What I mean to say is this: as humans we are extremely good at making impossible-to-solve problems. They become impossible because once we make them sufficiently complex, the truth is almost impossible to ferret, certainly simple truths are lost and you reach that place where finding a simple solution, and especially one you can implement, is gone. Because no one really knows whats true.

On one day as I sat on rocky soil overlooking the very wilderness where Christ certainly walked and I personally believe was indeed tempted, I thought about this promised land and the role it has played in my own identity, the things that I grew up, the bearing it had on what I believe.  This white-trash-side-of-Arkansas girl seemed much farther from the middle east six decades ago then now, but in reality I never was.  This complicated, convoluted land carries the moniker of the ‘cradle of civilization’. It’s political and religious stresses and strains hardly contained today, have, do and will spill over its’ borders and across the globe. It’s inhabitants longstanding quest to assign God or gods to their rightful places, were always a part of my history and my ancestors history. It’s framed the belief system I have relied upon. It’s part of the ramped up and clearly defined quest I’ve been on since my son died, to know what part of theology I grew up with stands on truth and grace.

I was feeling a bit high and mighty because it seemed I had solved the middle east problem in terms that might not have been helpful in general but certainly defined it’s hopelessness and then I wondered something ever more disconcerting. Humans create huge societal unsolvable problems because individually we do that as well. As individuals we make our lives complicated in ways that get us lost. Constantly. To our detriment.

I do that.

On the way back on the last weekend of this Israel trip, back on the bus and me still thinking and considering the yoke humanity places on itself, we made a scheduled stop at a wadi on the west side of the Dead Sea. The lively stream was pretty and cool and eventually dumped her waters into that blue-green sea that is so salty it makes the heaviest one of us float, but today, the plan was to travel up this wadi’s source. The day was hot, very hot and I had my flip flops on. There were 20 of us, I the oldest and one of only two females. The rest of the group were young, vigorous males.

As I have gotten older, my ability to access height dominated situations has diminished to the point that I now believe, strongly, that anyone within two feet of the edge of any precipice is going to be dragged to the edge and hurled off by some insane property of gravity that to date has not been sufficiently defined in scientific literature. And this wadi, where the bus waited at the end, at the top,  was looking suspiciously like the exact conditions that produce such an anomalous gravitational pull.

“Are we going up that cliff,” I ask one of the young, vibrant men who has seen fit to bring up the rear of the group despite my slowing gate.

He’s smart, he’s sensed there is a problem and he is searching his database for the correct answer. It’s now a long way back to the Dead Sea and that’s not in the direction of the bus.
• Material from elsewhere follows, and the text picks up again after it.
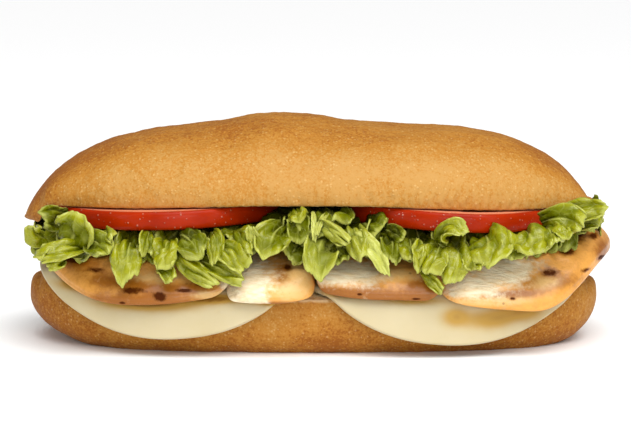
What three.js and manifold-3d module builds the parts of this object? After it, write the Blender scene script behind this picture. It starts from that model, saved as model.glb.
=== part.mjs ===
// A filled submarine roll: a long oval roll cut through level, with two large cheese slices that
// meet in the middle and hang over both long sides, four pieces of grilled chicken breast, a bed of
// torn green lettuce and two tomato slices. Millimetres, +Z up, X along the roll, front side at -Y.
import * as THREE from 'three';
import { mergeVertices } from 'three/addons/utils/BufferGeometryUtils.js';
import Module from 'manifold-3d';

const wasm = await Module();
wasm.setup();

// Driving dimensions
const GAP = 0.35; // clear space between two pieces that lie on each other
const CONTACT_GAP = 0.22; // least clear space, kept by a boolean cut where two curved faces come close
const MERGE = 0.08; // edges this close after a boolean cut are merged
const FOOT_SINK = 4.0; // the underside is flattened where it would reach this far below the table

const LOWER = {
  centreX: 1.1,
  halfLength: 87.2,
  halfWidth: 39.4,
  plan: [2.7, 2.3], // how full the outline is along and across, where 2 and 2 make an ellipse
  bulgeZ: 13.5, // height of the widest line
  rimInset: 4.2, // the cut's edge lies this far inside the widest line at the two ends
  sideInset: 0.9, // and this far at the long sides
  rimZ: 17.0, // cut's edge at the middle of the long sides
  leftRise: 6.4, // how much higher the edge is at each end
  rightRise: 4.6,
  fullness: 3.2, // of the section below the widest line, where 2 makes an ellipse
  leftTuck: 5.5, // how long the underside stays flat before it rounds up to each end
  rightTuck: 8.5,
  crown: 2.4, // the cut face stands this much higher along the middle than at its edge
};
const UPPER = {
  centreX: -0.2,
  halfLength: 87.5,
  halfWidth: 39.4,
  plan: [2.6, 2.25],
  cutZ: 44.1,
  sag: { left: 1.3, right: 2.0 }, // the cut is this much lower towards the ends than in the middle
  hook: { drop: 5.8, from: 0.897, to: 0.932 }, // the left end curls down, between these shares of its half
  noseZ: { left: 37.4, right: 42.0 }, // height of the outermost point of each end
  domeBase: 34.9,
  domeHeight: 30.9,
  domeRoundness: { left: 1.56, right: 1.72 },
  crest: { x: -10, height: 3.1, reachLeft: 13, reachRight: 20, fade: 5 },
  fullness: 2.3,
  lipTuck: 0.9, // the crust curls in by this much at the cut
};
const CHEESE = {
  thickness: 2.1,
  squareness: 2.2, // 2 is an ellipse
  foldRadius: 2.6, // where the bread's side is upright; more where the side bulges
  foldInset: 1.5, // the fold starts this far inside the cut's edge
  hangAngle: THREE.MathUtils.degToRad(84),
  lift: 0.15, // clear space under a slice, beyond the gap
};
// The slices meet at meetingX, where each one is cut straight
const CHEESE_SLICES = [
  { name: 'cheese_left', x: -38.0, y: -1.2, halfLength: 44.5, halfWidth: 50.0, meetingX: -2.0 },
  { name: 'cheese_right', x: 38.3, y: -2.6, halfLength: 45.3, halfWidth: 50.4, meetingX: -1.2 },
];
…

“I could hold your water bottle for you while you climb,” he says, as we begin ascending.

I made it to the first level up, about a third of the way, a small overhang, just after the first completely vertical, iron ladder that made you come nose to rock on the mountain face. At this point, no one is ignorant to how much I am struggling. Mostly bawling, tears, sunscreen and sweat welling around my eyes, I hiccuped from fear-crying and faced the inside of the cliff  as people hovered above me and below me, wondering whether it was best to crowd around or give space.

“I can’t do this,” I thought to myself, grabbing the iron hand holds that had been fashioned into the rock. I placed my feet in carved out steps, one above the other. There were birds of  prey soaring high above me, where the bus was parked. “I am literally in the valley of the shadow of death,” I thought, recalling one of the few verses from the Bible I have committed to memory. There was no humor or irony or sarcasm at the time.

Two thirds, which was the rest of the way up, included three more vertical iron ladders perched on the side of the mountain wall and an insane number of tiny foothold, hewn steps, with iron grasps.

Frankly, I have no idea how long it took me to reach the top.  Once there, I moved away from the cliff and away from the bus where the group milled about in silent support and I settled into the reality of my embarrassment over irrational hysteria when faced with heights.

I got on the bus, there were gentle hugs, sweet murmurings of ‘you did good being as afraid of heights as you are’.

But I also thought this. How did I get to the top? What did it take? How did I eventually solve that unsolvable problem? Well certainly part of it was just moving forward, one step at at time, but within that movement was the fine interplay of when to let go, and commiserate with that, when to hold on. But what the entire solution rested firmly on, in reality, was the faith in the truth, the truth  of gravity, that there was no anomalous property that was bound to take me off the side of the cliff unwarranted.

It’s truth that solves problems, whether complex, simple, or seemingly unsolvable ones and the letting go of things that aren’t right and the holding on to the ones that are so you can persevere. For problems, big and small, personal or communal.

For me, this side of heaven I will always be looking for what is true, and I am much farther ahead in knowing than I used to be. Searching is good, you grow that way. Of all that I’ve tried to fix and failed, of all the problems I have created and wished I hadn’t, this is one thing I have found to be always true. As constant as gravity, it’s man that is bound to disappoint, not God. God, well He never does, He is true. Be it in my life, yours, or in Israel. Be careful when you assign to God what falls into the free will of  man’s lap. It could have you hanging on the side of mountain, assigning to gravity a property it never had and you believing in a lie. Or worse, not knowing that God is true.